Outside of the drinks at Martinis -- the ship’s most sophisticated bar, featuring live piano music by the talented Milan Jasek, and more than 30 different martinis on its menu (including the must-try Big “O” Martini, Oceania’s signature drink made of Grey Goose L’Orange vodka, Cointreau, orange juice, cranberry juice, and fresh lime juice, and garnished with an orange slice) -- the beer and liquor options aboard Marina are disappointing.
The beer list is painfully simple -- not a single craft brew, and certainly nothing local, is included -- and several of the bartenders throughout the ship seem to have been inefficiently trained on best practices for making and serving drinks. Corona has been presented with a Eureka lemon wedge instead of a slice of lime, a pour of bourbon bizarrely served with a small piece of crushed ice instead of a proper ball, and a pour of mezcal served with the obligatory orange slice floating in the spirit instead of on a plate next to it.
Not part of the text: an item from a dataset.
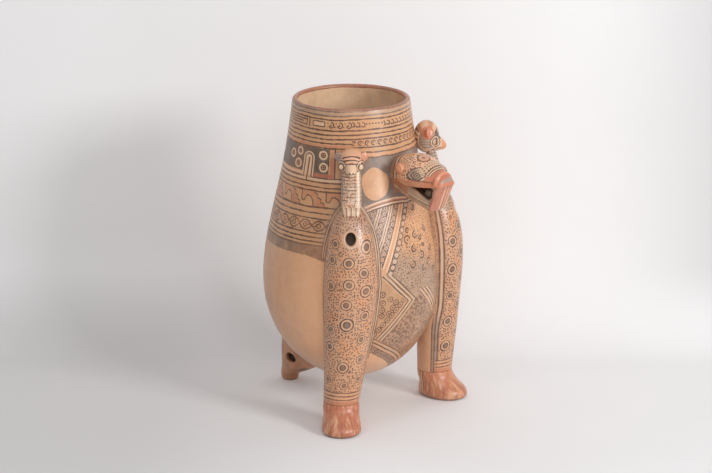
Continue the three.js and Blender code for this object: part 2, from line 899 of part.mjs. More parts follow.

Several basic cocktails, like the mojitos at Waves and an old fashioned at Horizons, were fumbled so badly in their mixing to the point of being undrinkable. Multiple guests have expressed similar sentiments to me, even offering to be quoted on the record, should that encourage Oceania to step up their game a bit. It’s puzzling that a luxury brand that places such a high value on wine -- and truly does excel with its offerings -- would put comparatively so little effort into their additional alcohol offerings.
On Oceania's Marina, though, feedback is taken seriously and changes implemented immediately. After the Corona and mezcal incidents, we talked to our favorite bartender, Felipe Barrios. The next afternoon by the pool, his colleague immediately brought a lime-accented Corona. My partner, who wanted to reduce his level of imbibing, was given a list of mocktail offerings.